Aim =
In the listing below, find the line that contains "color(roll_colour) round_the_rim() roll_section();" and the line that contains "cad_parts[node].hide_render = cad_parts[node].hide_viewport". Quote both and every line between them, exactly, and nothing more.

Provided data =
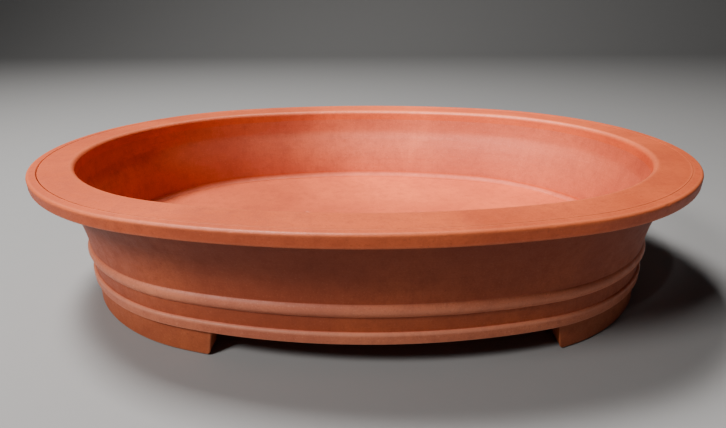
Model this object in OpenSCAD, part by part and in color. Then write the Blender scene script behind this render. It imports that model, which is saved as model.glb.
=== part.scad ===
// Oval bonsai pot in unglazed stoneware: a flared wall with a flat turned-out rim, a rolled rim edge,
// two applied bands, a let-in floor with drainage holes, and four feet left between low arches.
// Millimetres. +X runs along the length, +Z up. The origin is on the ground, at the middle of the plan.

/* [Plan] */
// Plan radius of the rim at each end
end_radius = 166; // [155:1:175]
// Plan radius of the rim at its four shoulders
shoulder_radius = 218; // [210:1:230]
// Plan radius of the rim along each side
side_radius = 548; // [500:1:590]

/* [Rim] */
// Height of the pot, ground to rim top
height = 131; // [120:1:145]
// Thickness of the rim
rim_thickness = 11; // [10:0.5:13]
// Width of the flat rim, rolled edge included
rim_width = 36; // [34:1:38]
// Width of the rolled edge, outer side to seam
roll_width = 8; // [7:0.5:10]
// Radius of the rolled edge's upper corner
roll_top_radius = 2.5; // [2:0.5:5]
// Radius of the rolled edge's lower corner
roll_bottom_radius = 2; // [2:0.5:4]
// Depth of the fine seam between roll and flat, and its width
seam_size = 0.9; // [0.5:0.1:1.5]
// Radius of the lip at the mouth
lip_radius = 4; // [2:0.5:5]

/* [Wall] */
// Plan radius at each end of the line that the body's face is measured in from
body_end_radius = 164; // [156:1:172]
// Plan radius of that line at its four shoulders
body_shoulder_radius = 220.5; // [214:0.5:228]
// Plan radius of that line along each side
body_side_radius = 555.5; // [540:0.5:570]
// How far the body sits off the rim's middle, to the right
body_shift = 2; // [0:0.5:3]
// Distance from that line in to the face of the body
body_inset = 34.5; // [33:0.5:36]
// Thickness of the wall
wall_thickness = 10.5; // [9:0.5:12]
// Height at which the neck starts to curve outwards
neck_start = 52; // [48:1:56]
// How far the neck has curved out where it meets the rim
neck_flare = 17; // [14:0.5:18]

/* [Bands] */
// Height of the upper band's middle
upper_band_height = 52.5; // [50:0.5:54]
// Width of the upper band on the wall
upper_band_width = 10; // [8:0.5:12]
// How far the upper band stands out of the wall
upper_band_relief = 3; // [2:0.5:4]
// Width of the lower band
lower_band_width = 10; // [8:0.5:13]
// How far the lower band stands out of the wall
lower_band_relief = 2.5; // [2:0.5:4]
// Depth of the grooves that the bands are let into
band_groove = 1.5; // [1:0.25:2.5]

/* [Floor] */
// Height of the floor's upper face
floor_top = 48; // [46:0.5:50]
// Thickness of the floor
floor_thickness = 13; // [11:0.5:14]
// Radius of the coil pressed into the corner of wall and floor
coil_radius = 6; // [4:0.5:8]
// Diameter of the two drainage holes
drain_diameter = 30; // [20:1:34]
// Distance between the middles of the drainage holes
drain_spacing = 230; // [200:5:260]
// Diameter of the four tie holes
tie_diameter = 8; // [6:0.5:10]
// Spacing of the tie holes along the length
tie_spacing_long = 124; // [110:2:140]
// Spacing of the tie holes across the width
tie_spacing_wide = 52; // [40:2:60]

/* [Feet] */
// Height of the feet
foot_height = 24; // [20:1:26]
// Thickness of the feet behind the wall's face
foot_thickness = 16; // [15:0.5:20]
// How far the foot's outer face leans out from top to bottom
foot_lean = 1; // [0:0.5:2]
// How far the arch widens from its top to the ground, at each end
foot_draft = 4.5; // [1:0.5:5]
// Radius of the lower corners at the ends of the feet
foot_corner = 4; // [2:0.5:6]
// Distance from the middle to the left feet, along the long sides
arch_left = 114; // [110:1:170]
// Distance from the middle to the right feet, along the long sides
arch_right = 158; // [110:1:170]
// Distance from the long axis to the feet, round each end
arch_end = 50; // [40:1:60]

/* [Hidden] */
$fa = 1.2;
$fs = 0.5;

// A plan line is an oval of eight arcs that meet without a corner, given by its radii at the end, the
// shoulder and the side. Each arc's centre lies on the line through its neighbour's centre and the point
// where the two arcs meet. Those lines lean as the long sides of a 3-4-5 and a 7-24-25 triangle do, so whole
// radii put every centre on a round number.
end_to_shoulder = [4, 3] / 5;
shoulder_to_side = [7, 24] / 25;
rim_line = [end_radius, shoulder_radius, side_radius];
body_line = [body_end_radius, body_shoulder_radius, body_side_radius];
function end_centre(line) =
    (line[1] - line[0]) * [end_to_shoulder[0], 0] + (line[2] - line[1]) * [shoulder_to_side[0], 0];
function shoulder_centre(line) = end_centre(line) - (line[1] - line[0]) * end_to_shoulder;
function side_centre(line) = shoulder_centre(line) - (line[2] - line[1]) * shoulder_to_side;
length = 2 * (end_centre(rim_line)[0] + end_radius);
width = 2 * (side_centre(rim_line)[1] + side_radius);

rim_bottom = height - rim_thickness;
floor_bottom = floor_top - floor_thickness;
wall_inset = body_inset + wall_thickness;
neck_rise = rim_bottom - neck_start;
neck_radius = (neck_rise * neck_rise + neck_flare * neck_flare) / (2 * neck_flare);
neck_centre = [neck_radius - body_inset, neck_start];
groove_inset = body_inset + band_groove;
upper_band_radius = (pow(upper_band_width / 2, 2) + pow(upper_band_relief, 2)) / (2 * upper_band_relief);
foot_inset = body_inset + foot_thickness;
tongue_width = 6;     // the wall's tongue under the rim
tongue_height = 4;
tongue_inset = 24;
roll_lap = 4;         // the rolled edge's ledge under the flat of the rim
roll_lap_height = 3;
coil_feather = 0.4;   // thickness at which the coil's edges run out
foot_edge = 2;        // rounding of a foot's long lower edges
foot_setback = 0.5;   // step back from the wall's face to the top of a foot
blank_inset = 75;     // inner side of the solid that the wall's hollow is cut from
hollow_inset = 90;    // inner side of the ring that cuts it
past = 1;             // how far a cutting shape runs past what it cuts

roll_colour = "#C06A4B";
rim_colour = "#BE6548";
wall_colour = "#A5523A";
floor_colour = "#C4694C";
band_colour = "#B25C41";
foot_colour = "#A8543B";

// ---- Sweeping a section round the oval ----
// A section is drawn with its x measured from a plan line, outwards, and its y upwards. What shows outside
// below the rim goes round the body's line, and the rest goes round the rim's line, so the mouth stays true.

// One arc of the oval: a half turn about the arc's centre, kept between two directions from it
module arc_sweep(centre, radius, first, last, start = 0) {
    reach = 2 * side_radius;
    intersection() {
        translate(centre) rotate([0, 0, start]) rotate_extrude(angle = 180)
            translate([radius, 0]) children();
        translate([0, 0, -past]) linear_extrude(height + 2 * past)
            polygon([centre, centre + reach * first, centre + reach * last]);
    }
}

module shoulder_sweep(line) {
    arc_sweep(shoulder_centre(line), line[1], end_to_shoulder, shoulder_to_side) children();
}

module round_the(line) {
    for (turn = [0, 180]) rotate([0, 0, turn]) {
        arc_sweep(end_centre(line), line[0], [end_to_shoulder[0], -end_to_shoulder[1]], end_to_shoulder, -90)
            children();
        shoulder_sweep(line) children();
        mirror([1, 0, 0]) shoulder_sweep(line) children();
        arc_sweep(side_centre(line), line[2], shoulder_to_side, [-shoulder_to_side[0], shoulder_to_side[1]])
            children();
    }
}

module round_the_rim() {
    round_the(rim_line) children();
}

module round_the_body() {
    translate([body_shift, 0, 0]) round_the(body_line) children();
}

// A rectangle between two insets and two heights
module bar(outer, inner, bottom, top) {
    translate([-inner, bottom]) square([inner - outer, top - bottom]);
}

// The waste outside a rounded corner, with the corner at the origin and the material towards +x, +y
module corner_waste(radius) {
    difference() {
        translate([-past, -past]) square(radius + past);
        translate([radius, radius]) circle(radius);
    }
}

// ---- Sections ----

// The outside of the wall, solid a long way in
module wall_blank_section() {
    difference() {
        union() {
            bar(body_inset, blank_inset, foot_height, neck_start);
            bar(body_inset - neck_flare, blank_inset, neck_start, rim_bottom);
        }
        translate(neck_centre) circle(neck_radius);
        upper_band_section();
        lower_band_section();
    }
}

// The inside: upright to where the neck starts, then out with the neck's curve as far as the mouth
module hollow_section() {
    bar(wall_inset, hollow_inset, foot_height - past, neck_start + past);
    difference() {
        bar(rim_width, hollow_inset, neck_start, rim_bottom + past);
        translate(neck_centre) circle(neck_radius + wall_thickness);
    }
}

module tongue_section() {
    bar(tongue_inset, tongue_inset + tongue_width, rim_bottom, rim_bottom + tongue_height);
}

module upper_band_section() {
    intersection() {
        bar(0, groove_inset, 0, rim_bottom);
        translate([upper_band_relief - body_inset - upper_band_radius, upper_band_height])
            circle(upper_band_radius);
    }
}

module lower_band_section() {
    face = body_inset - lower_band_relief;
    top = foot_height + lower_band_width;
    difference() {
        bar(face, groove_inset, foot_height, top);
        translate([-face, top]) rotate(180) corner_waste(lower_band_relief);
        translate([-face, foot_height]) rotate(90) corner_waste(1);
    }
}

module roll_section() {
    difference() {
        union() {
            bar(0, roll_width, rim_bottom, height);
            bar(0, roll_width + roll_lap, rim_bottom, rim_bottom + roll_lap_height);
        }
        translate([0, height]) rotate(180) corner_waste(roll_top_radius);
        translate([0, rim_bottom]) rotate(90) corner_waste(roll_bottom_radius);
        seam_section();
    }
}

// The fine V cut along the joint of roll and flat
module seam_section() {
    polygon([
        [-roll_width - seam_size / 2, height + past],
        [-roll_width - seam_size / 2, height],
        [-roll_width, height - seam_size],
        [-roll_width + seam_size / 2, height],
        [-roll_width + seam_size / 2, height + past]
    ]);
}

module rim_section() {
    difference() {
        bar(roll_width, rim_width, rim_bottom, height);
        roll_section();
        tongue_section();
        seam_section();
        translate([-rim_width, height]) rotate(-90) corner_waste(lip_radius);
    }
}

module coil_section() {
    reach = coil_radius + coil_feather;
    difference() {
        bar(wall_inset, wall_inset + reach, floor_top, floor_top + reach);
        translate([-wall_inset - reach, floor_top + reach]) circle(coil_radius);
    }
}

// A foot's outer face and ground line, solid a long way in
module foot_blank_section() {
    top_inset = body_inset + foot_setback;
    difference() {
        polygon([
            [-top_inset, foot_height],
            [-top_inset, floor_bottom + past],
            [-blank_inset, floor_bottom + past],
            [-blank_inset, 0],
            [foot_lean - top_inset, 0]
        ]);
        translate([foot_lean - top_inset, 0]) rotate(90) corner_waste(foot_edge);
    }
}

// A foot's top under the wall, its rebate behind the wall's skirt, and its inner face
module foot_rebate_section() {
    difference() {
        polygon([
            [0, foot_height],
            [-wall_inset, foot_height],
            [-wall_inset, floor_bottom],
            [-foot_inset, floor_bottom],
            [-foot_inset, -past],
            [0, -past]
        ]);
        translate([-foot_inset, 0]) corner_waste(foot_edge);
    }
}

// ---- Feet ----

// A foot seen from the side of the pot: it lies towards -x, its end face leans back on its way down from
// the origin's line, and short flats round its lower corner
module foot_side() {
    reach = length;
    flats = 6;
    lean = atan(foot_draft / foot_height);
    corner = [-foot_draft - foot_corner * (1 / cos(lean) - tan(lean)), foot_corner];
    turn = 90 - lean;
    polygon(concat(
        [[-reach, -past], [corner[0], -past]],
        [for (i = [0:flats]) corner + foot_corner * [cos(turn * i / flats - 90), sin(turn * i / flats - 90)]],
        [[0, foot_height], [0, floor_bottom + past], [-reach, floor_bottom + past]]
    ));
}

// side and front are -1 or 1, and say which quarter of the plan the foot stands in
module foot(side, front, arch) {
    color(foot_colour) intersection() {
        round_the_body() foot_blank_section();
        round_the_rim() foot_rebate_section();
        scale([-side, 1, 1]) translate([-arch, 0, 0]) rotate([90, 0, 0])
            linear_extrude(2 * width, center = true) foot_side();
        scale([1, front, 1]) translate([0, -arch_end, 0]) rotate([90, 0, 90])
            linear_extrude(2 * length, center = true) foot_side();
    }
}

// ---- Sub-parts ----

module wall() {
    color(wall_colour) {
        difference() {
            round_the_body() wall_blank_section();
            round_the_rim() hollow_section();
        }
        round_the_rim() tongue_section();
    }
}

module rim() {
    color(rim_colour) round_the_rim() rim_section();
}

module rim_roll() {
    color(roll_colour) round_the_rim() roll_section();
}

module hole(x, y, diameter) {
    translate([x, y, floor_bottom - past]) cylinder(d = diameter, h = floor_thickness + 2 * past);
}

module floor_slab() {
    color(floor_colour) difference() {
        translate([-length / 2, -width / 2, floor_bottom]) cube([length, width, floor_thickness]);
        round_the_rim() bar(-length / 2, wall_inset, floor_bottom - past, floor_top + past);
        for (side = [-1, 1]) hole(side * drain_spacing / 2, 0, drain_diameter);
        for (side = [-1, 1], front = [-1, 1])
            hole(side * tie_spacing_long / 2, front * tie_spacing_wide / 2, tie_diameter);
    }
}

module corner_coil() {
    color(floor_colour) round_the_rim() coil_section();
}

module upper_band() {
    color(band_colour) round_the_body() upper_band_section();
}

module lower_band() {
    color(band_colour) round_the_body() lower_band_section();
}

wall();
rim();
rim_roll();
floor_slab();  // floor
corner_coil();
upper_band();
lower_band();
foot(-1, 1, arch_left);  // foot_front_left
foot(1, 1, arch_right);  // foot_front_right
foot(-1, -1, arch_left);  // foot_back_left
foot(1, -1, arch_right);  // foot_back_right
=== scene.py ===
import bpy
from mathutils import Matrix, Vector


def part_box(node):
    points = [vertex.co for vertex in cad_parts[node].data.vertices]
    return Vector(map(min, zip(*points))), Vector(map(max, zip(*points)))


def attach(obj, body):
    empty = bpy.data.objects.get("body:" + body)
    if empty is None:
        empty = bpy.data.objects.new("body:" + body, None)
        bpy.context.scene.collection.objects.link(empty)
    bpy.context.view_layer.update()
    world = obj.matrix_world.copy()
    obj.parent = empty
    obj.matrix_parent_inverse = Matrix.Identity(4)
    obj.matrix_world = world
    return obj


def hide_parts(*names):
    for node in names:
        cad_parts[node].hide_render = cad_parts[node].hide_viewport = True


bl_info = {
    "name": "Oval bonsai pot",
    "version": (1, 0, 0),
    "blender": (4, 5, 0),
    "location": "View3D > Sidebar > Pot",
    "description": "An oval bonsai pot in unglazed red stoneware, made piece by piece round the packed frame",
    "category": "Add Mesh",
}

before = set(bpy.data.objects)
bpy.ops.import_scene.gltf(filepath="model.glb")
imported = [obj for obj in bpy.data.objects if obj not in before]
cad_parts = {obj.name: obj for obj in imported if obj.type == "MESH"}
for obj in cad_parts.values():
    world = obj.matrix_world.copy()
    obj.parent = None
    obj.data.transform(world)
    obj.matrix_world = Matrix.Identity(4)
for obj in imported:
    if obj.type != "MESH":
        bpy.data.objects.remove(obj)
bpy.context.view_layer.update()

import math

import bmesh
import bpy
import numpy as np
from bpy.props import FloatProperty, FloatVectorProperty, PointerProperty
from mathutils import Matrix, Vector
from mathutils.geometry import delaunay_2d_cdt

MM = 0.001
BODY = "root"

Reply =
    color(roll_colour) round_the_rim() roll_section();
}

module hole(x, y, diameter) {
    translate([x, y, floor_bottom - past]) cylinder(d = diameter, h = floor_thickness + 2 * past);
}

module floor_slab() {
    color(floor_colour) difference() {
        translate([-length / 2, -width / 2, floor_bottom]) cube([length, width, floor_thickness]);
        round_the_rim() bar(-length / 2, wall_inset, floor_bottom - past, floor_top + past);
        for (side = [-1, 1]) hole(side * drain_spacing / 2, 0, drain_diameter);
        for (side = [-1, 1], front = [-1, 1])
            hole(side * tie_spacing_long / 2, front * tie_spacing_wide / 2, tie_diameter);
    }
}

module corner_coil() {
    color(floor_colour) round_the_rim() coil_section();
}

module upper_band() {
    color(band_colour) round_the_body() upper_band_section();
}

module lower_band() {
    color(band_colour) round_the_body() lower_band_section();
}

wall();
rim();
rim_roll();
floor_slab();  // floor
corner_coil();
upper_band();
lower_band();
foot(-1, 1, arch_left);  // foot_front_left
foot(1, 1, arch_right);  // foot_front_right
foot(-1, -1, arch_left);  // foot_back_left
foot(1, -1, arch_right);  // foot_back_right
=== scene.py ===
import bpy
from mathutils import Matrix, Vector


def part_box(node):
    points = [vertex.co for vertex in cad_parts[node].data.vertices]
    return Vector(map(min, zip(*points))), Vector(map(max, zip(*points)))


def attach(obj, body):
    empty = bpy.data.objects.get("body:" + body)
    if empty is None:
        empty = bpy.data.objects.new("body:" + body, None)
        bpy.context.scene.collection.objects.link(empty)
    bpy.context.view_layer.update()
    world = obj.matrix_world.copy()
    obj.parent = empty
    obj.matrix_parent_inverse = Matrix.Identity(4)
    obj.matrix_world = world
    return obj


def hide_parts(*names):
    for node in names:
        cad_parts[node].hide_render = cad_parts[node].hide_viewport = True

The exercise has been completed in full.